For atMost(1), only uniform segments contribute. The final result of subtraction gives 14.

This trace shows how the left pointer jumps when the third distinct element appears, compressing the window while preserving validity.

Sample 2

Input:

8 3
1 2 1 2 1 3 1 2

Here the array never exceeds 3 distinct values in most prefixes, so atMost(3) behaves like full accumulation.

The subtraction removes all subarrays with 0, 1, or 2 distinct values, leaving exactly those with 3 distinct values.

The equality of outputs in both samples confirms that the structure of distinct-value transitions, not raw frequency of specific numbers, governs the answer.

Complexity Analysis

Measure Complexity Explanation
Time O(N) Each pointer l and r moves at most N times total in each atMost call
Space O(N) Frequency map stores counts of active elements in window

The solution runs two linear passes over the array, so the total complexity remains linear in N, which fits comfortably within limits for N up to 3 × 10^5.

Test Cases

import sys, io
from collections import defaultdict

def run(inp: str) -> str:
    sys.stdin = io.StringIO(inp)
    input = sys.stdin.readline

    def at_most(k, a):
        if k <= 0:
            return 0
        freq = defaultdict(int)
        l = 0
        distinct = 0
        res = 0
        for r in range(len(a)):
            if freq[a[r]] == 0:
                distinct += 1
            freq[a[r]] += 1
            while distinct > k:
                freq[a[l]] -= 1
                if freq[a[l]] == 0:
                    distinct -= 1
                l += 1
            res += r - l + 1
        return res

    n, k = map(int, input().split())
    a = list(map(int, input().split()))
    return str(at_most(k, a) - at_most(k - 1, a))

# provided samples
assert run("8 2\n1 2 1 2 1 3 1 2\n") == "14"
assert run("8 3\n1 2 1 2 1 3 1 2\n") == "14"

# minimum size
assert run("1 1\n5\n") == "1"

# impossible case
assert run("5 2\n1 1 1 1 1\n") == "0"

# all distinct
assert run("5 3\n1 2 3 4 5\n") == "3"

# boundary
assert run("6 2\n1 2 3 1 2 3\n") == "10"
Test input Expected output What it validates
single element 1 minimal valid window
all equal, k=2 0 no way to reach k distinct
all distinct, k=3 checks sliding behavior multiple expansions and contractions
alternating pattern verifies transitions window stability

Edge Cases

One edge case is when K equals 1. In this case, every subarray consisting of identical elements is valid. The atMost transformation still works because atMost(1) counts all uniform segments, and atMost(0) correctly returns zero since no subarray can have zero distinct values.
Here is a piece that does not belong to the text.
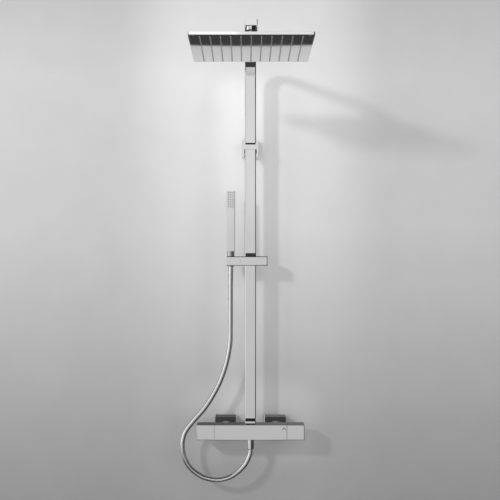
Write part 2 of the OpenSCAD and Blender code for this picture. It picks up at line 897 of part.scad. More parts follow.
module holder_body() {
    color("silver") on_bar() difference() {
        translate([0, 0, slider_z]) bar_x(holder_d, slider_h, slider_edge_r,
            -holder_left, -holder_right);
        translate([-handset_x, 0, 0]) {
            rod_z(liner_r, slider_low - far, slider_top + far);
            hose_slot();
        }
        translate([0, 0, slider_z]) {
            rod_x(pin_r, -pin_in, -holder_right + far);
            rod_x(pin_r + 2, -holder_right - 0.3, -holder_right + far);
        }
    }
}

module holder_liner() {
    color("dimgray") on_bar() translate([-handset_x, 0, 0]) difference() {
        rod_z(liner_r - slip, slider_low, slider_top);
        cone_space(seat, slider_low - far, slider_top + far);
        hose_slot();
    }
}

// Handset

module cone_nut() {
    color("silver") on_bar() translate([-handset_x, 0, 0]) difference() {
        union() {
            cone_space(0, cone_low, slider_top);
            rod_z(cone_collar_r - 1, slider_top, slider_top + seat + 1);
            rod_z(cone_collar_r, slider_top + seat, collar_top);
        }
        rod_z(hose_r + slip, cone_low - far, collar_top - 4);
        rod_z(outlet_bore, cone_low, collar_top + far);
    }
}

module handset_core() {
    color("white") on_bar() translate([-handset_x, 0, 0]) difference() {
        rod_z(cone_collar_r - 2, collar_top + 1, spray_low);
        rod_z(outlet_bore, collar_top, spray_low + far);
    }
}

module handset_shell() {
    color("silver") on_bar() translate([-handset_x, 0, 0]) difference() {
        bar_z(handset_w, handset_d, 1.5, collar_top, handset_top);
        bar_z(handset_w - 2 * handset_wall, handset_d - 2 * handset_wall, 1,
            collar_top + 1, handset_top - handset_wall);
        rod_z(outlet_bore, collar_top - far, collar_top + 2);
        translate([0, 0, spray_low + spray_h / 2]) {
            bar_y(spray_w, spray_h - 2 * spray_margin, 0.8,
                handset_d / 2 - spray_t, handset_d / 2 + far);
            bar_y(spray_open_w, spray_open_h, 0.8, 0, handset_d);
        }
        translate([-handset_w, -handset_d / 2 - far, spray_low - 0.4])
            cube([2 * handset_w, far + 0.5, 0.8]);
    }
}

module spray_grid() {
    for (i = [0:spray_columns - 1]) for (k = [0:spray_rows - 1])
        translate([(i - (spray_columns - 1) / 2) * spray_pitch,
            (k - (spray_rows - 1) / 2) * spray_row_pitch]) children();
}

module spray_plate() {
    color("silver") on_bar() translate([-handset_x, spray_t - handset_d / 2,
        spray_low + spray_h / 2]) rotate([90, 0, 0]) linear_extrude(spray_t) difference() {
            polygon(round_rect(spray_w - 2 * fit, spray_h - 2 * spray_margin - 2 * fit, 0.8));
            spray_grid() circle(r = spray_hole_r);
        }
}

module handset_nozzles() {
    mat_y = spray_t + mat_t - handset_d / 2 + fit;
    color("dimgray") on_bar()
        translate([-handset_x, mat_y, spray_low + spray_h / 2]) rotate([90, 0, 0]) {
            linear_extrude(mat_t)
                polygon(round_rect(spray_open_w - seat, spray_open_h - seat, 0.7));
            linear_extrude(mat_t + spray_t + 0.5) spray_grid() circle(r = spray_tip_r);
        }
}

// Swivel joint and rain head

module at_head() {
    translate([0, head_y, 0]) children();
}

module swivel_connector() {
    color("silver") at_head() difference() {
        union() {
            rod_z(connector_r, connector_z, arm_low - seat);
            rod_z(neck_ball_r, ball_z, connector_z + far);
            translate([0, 0, ball_z]) sphere(r = ball_r);
        }
        rod_z(water_r, ball_z - ball_r - far, connector_z + 2);
        rod_z(outlet_r + slip, connector_z + 1.3, arm_z);
        translate([-ball_r, -ball_r, ball_z - ball_r - far])
            cube([2 * ball_r, 2 * ball_r, 3 + far]);
    }
}

module ball_liner() {
    color("white") at_head() difference() {
        intersection() {
            translate([0, 0, ball_z]) sphere(r = liner_out);
            rod_z(liner_out + far, ball_z - 7.5, ball_z + 6.5);
        }
        translate([0, 0, ball_z]) sphere(r = liner_in);
    }
}

module head_collar() {
    color("silver") at_head() difference() {
        rod_z(head_collar_r, head_collar_low, head_collar_top);
        rod_z(boss_r + slip, head_collar_low - far, ball_z + fit);
        translate([0, 0, ball_z]) sphere(r = pocket_r);
    }
}

module head_top() {
    color("silver") at_head() difference() {
        union() {
            bar_z(head_w, head_d, head_r, head_z, head_top_z);
            rod_z(boss_r, head_top_z - far, ball_z);
            translate([0, 0, head_top_z - 0.1])
                cylinder(r1 = head_collar_r + 8, r2 = boss_r + far, h = 8);
        }
        bar_z(head_w - 2 * head_wall, head_d - 2 * head_wall, head_r - head_wall / 2,
            head_z - far, head_top_z - top_t);
        translate([0, 0, ball_z]) sphere(r = pocket_r);
        rod_z(water_r + 1, head_z, ball_z);
    }
}

module head_gasket() {
    gasket_low = head_z + plate_t;
    color("black") at_head() difference() {
        bar_z(head_w - 2 * head_wall - 1, head_d - 2 * head_wall - 1, 1.5,
            gasket_low, head_top_z - top_t);
        bar_z(head_w - 2 * head_wall - 9, head_d - 2 * head_wall - 9, 1.5,
            gasket_low - far, head_top_z);
        for (sx = [-1, 1]) for (sy = [-1, 1])
            translate([sx * head_screw_x, sy * head_screw_y, 0])
                rod_z(1.8, gasket_low - far, head_top_z);
    }
}

module nozzle_grid() {
    for (i = [0:nozzle_columns - 1]) for (k = [0:nozzle_rows - 1])
        translate([(i - (nozzle_columns - 1) / 2) * nozzle_pitch_x,
            (k - (nozzle_rows - 1) / 2) * nozzle_pitch_y]) children();
}

module screw_corners() {
    for (sx = [-1, 1]) for (sy = [-1, 1])
        translate([sx * head_screw_x, sy * head_screw_y]) children();
}

module head_plate() {
    color("silver") at_head() translate([0, 0, head_z]) linear_extrude(plate_t) difference() {
        polygon(round_rect(head_w - 2 * head_wall - 2 * fit, head_d - 2 * head_wall - 2 * fit,
            head_r - head_wall / 2));
        nozzle_grid() circle(r = nozzle_hole_r);
        screw_corners() circle(r = 1.8);
    }
}

module head_nozzles() {
    color("dimgray") at_head() {
        translate([0, 0, head_z + plate_t]) linear_extrude(mat_t) difference() {
            polygon(round_rect(head_w - 2 * head_wall - 10, head_d - 2 * head_wall - 10, 1.5));
            screw_corners() circle(r = 2.4);
        }
        translate([0, 0, head_z - nozzle_drop])
            linear_extrude(nozzle_drop + plate_t + mat_t) nozzle_grid() circle(r = nozzle_r);
    }
}

module head_screws() {
    color("gray") at_head() for (sx = [-1, 1]) for (sy = [-1, 1])
        translate([sx * head_screw_x, sy * head_screw_y, 0])
            rod_z(1.6, head_z + 0.2, head_top_z - top_t);
}

mixer_casing();
waterway_core();
thermostatic_cartridge();
diverter_cartridge();
retaining_rings();
check_valves();
inlet_washers();
union_nuts();
wall_unions();
left_wall_cover();
right_wall_cover();
cover_seals();
hose_washer();
hose_nut();
hose();
riser_socket();
riser_gasket();
lower_riser();
riser_coupling();
coupling_seals();
joint_collar();
upper_riser();
arm_end_cap();
arm_nipple();
bracket_base();
bracket_plate();
bracket_arm();
bracket_liner();
bracket_grub_screw();
wall_screws();
temperature_handle();
temperature_hub();
temperature_spindle();
temperature_grub_screw();
flow_handle();
flow_hub();
flow_spindle();
flow_grub_screw();
slider_body();
slider_bush();
brake_pad();
pivot_pin();
button_spring();
release_button();
holder_body();
holder_liner();
handset_shell();
handset_core();
spray_plate();
handset_nozzles();
cone_nut();
swivel_connector();
ball_liner();
head_top();
head_gasket();
head_plate();
head_nozzles();
head_collar();
head_screws();
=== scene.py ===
"""Looks of a wall-mounted shower system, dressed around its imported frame.

The frame holds every rigid piece at its real size and place. This script gives each piece its finish,
softens its edges, replaces what a plain solid can't show, such as the hose, and sets the studio.
Lengths are in metres, +Z is up, +X is right and the wall is the plane y = 0.
"""

import json
import logging
import math
from dataclasses import dataclass
from enum import Enum
from typing import Callable, Iterable, Optional, Sequence

import bmesh
import bpy
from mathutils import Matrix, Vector

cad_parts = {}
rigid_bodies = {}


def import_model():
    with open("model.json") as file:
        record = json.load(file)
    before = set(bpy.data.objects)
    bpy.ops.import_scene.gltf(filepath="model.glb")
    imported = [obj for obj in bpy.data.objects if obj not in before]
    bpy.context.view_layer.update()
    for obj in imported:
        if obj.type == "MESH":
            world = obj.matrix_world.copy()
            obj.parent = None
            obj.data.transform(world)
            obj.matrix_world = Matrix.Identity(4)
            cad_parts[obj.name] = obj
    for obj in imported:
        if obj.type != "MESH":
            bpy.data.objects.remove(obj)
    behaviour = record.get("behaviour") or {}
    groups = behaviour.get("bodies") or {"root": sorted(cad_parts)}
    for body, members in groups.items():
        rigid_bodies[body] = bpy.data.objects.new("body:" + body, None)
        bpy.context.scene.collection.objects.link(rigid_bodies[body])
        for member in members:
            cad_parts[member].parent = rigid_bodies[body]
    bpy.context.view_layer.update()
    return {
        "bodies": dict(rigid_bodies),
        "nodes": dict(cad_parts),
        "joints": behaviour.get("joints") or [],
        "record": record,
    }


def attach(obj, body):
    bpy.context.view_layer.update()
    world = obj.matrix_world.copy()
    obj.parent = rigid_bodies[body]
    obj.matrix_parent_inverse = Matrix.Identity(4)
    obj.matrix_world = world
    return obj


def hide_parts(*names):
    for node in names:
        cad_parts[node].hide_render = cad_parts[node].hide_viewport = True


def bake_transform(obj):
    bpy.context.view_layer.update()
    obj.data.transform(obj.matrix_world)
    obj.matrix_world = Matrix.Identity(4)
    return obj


Rgb = tuple[float, float, float]
Point = tuple[float, float, float]
Pair = tuple[float, float]
Socket = bpy.types.NodeSocket
Outputs = bpy.types.bpy_prop_collection
Mesh = bmesh.types.BMesh

LOG = logging.getLogger("shower_system")
MM = 0.001
# The left and the right one of a pair
SIDES = (-1, 1)
# Distance from the wall to the axis of the mixer, in whose plane the hose hangs
AXIS_DEPTH = 60 * MM
# The values of a noise between which nearly all of it lies
NOISE_SPREAD = (0.3, 0.7)
# Patches of colour for each patch of roughness
TONE_PATCHES = 1.7
LEAST_ROUGHNESS = 0.005
# Places of a Mix node's colour sockets
MIX_FIRST, MIX_SECOND, MIX_RESULT = 6, 7, 2
# The crest's and the flank's share of half a thread pitch
THREAD_CREST, THREAD_FLANK = 0.12, 0.76


class Slot(Enum):
    """The material slots that the record names."""

    CHROME = "chrome"
    BRASS = "brass"
    STEEL = "steel"
    BLACK_RUBBER = "black_rubber"
    BLACK_PLASTIC = "black_plastic"
    WHITE_PLASTIC = "white_plastic"
    GREY_PLASTIC = "grey_plastic"
    GREY_SILICONE = "grey_silicone"
    HOSE_METAL = "hose_metal"


class Body(Enum):
    """The bodies of the frame; the pieces of this script that are attached move with the root."""

    ROOT = "root"
    SLIDER = "slider"
    BUTTON = "release_button"
    HOLDER = "holder"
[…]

Another edge case occurs when K is larger than the number of distinct values in the array. Here atMost(K) counts all subarrays, while atMost(K − 1) already equals atMost(K), producing zero. The sliding window never triggers a full reset because the distinct counter never exceeds K, so the entire array is treated as a single valid region whenever possible.

A final subtle case is when frequent alternations cause repeated shrinking of the left pointer. Even in patterns like 1,2,1,2,1,2, the window oscillates but each index is still processed at most once per pointer movement, preserving linear complexity while maintaining correct counting of overlapping valid segments.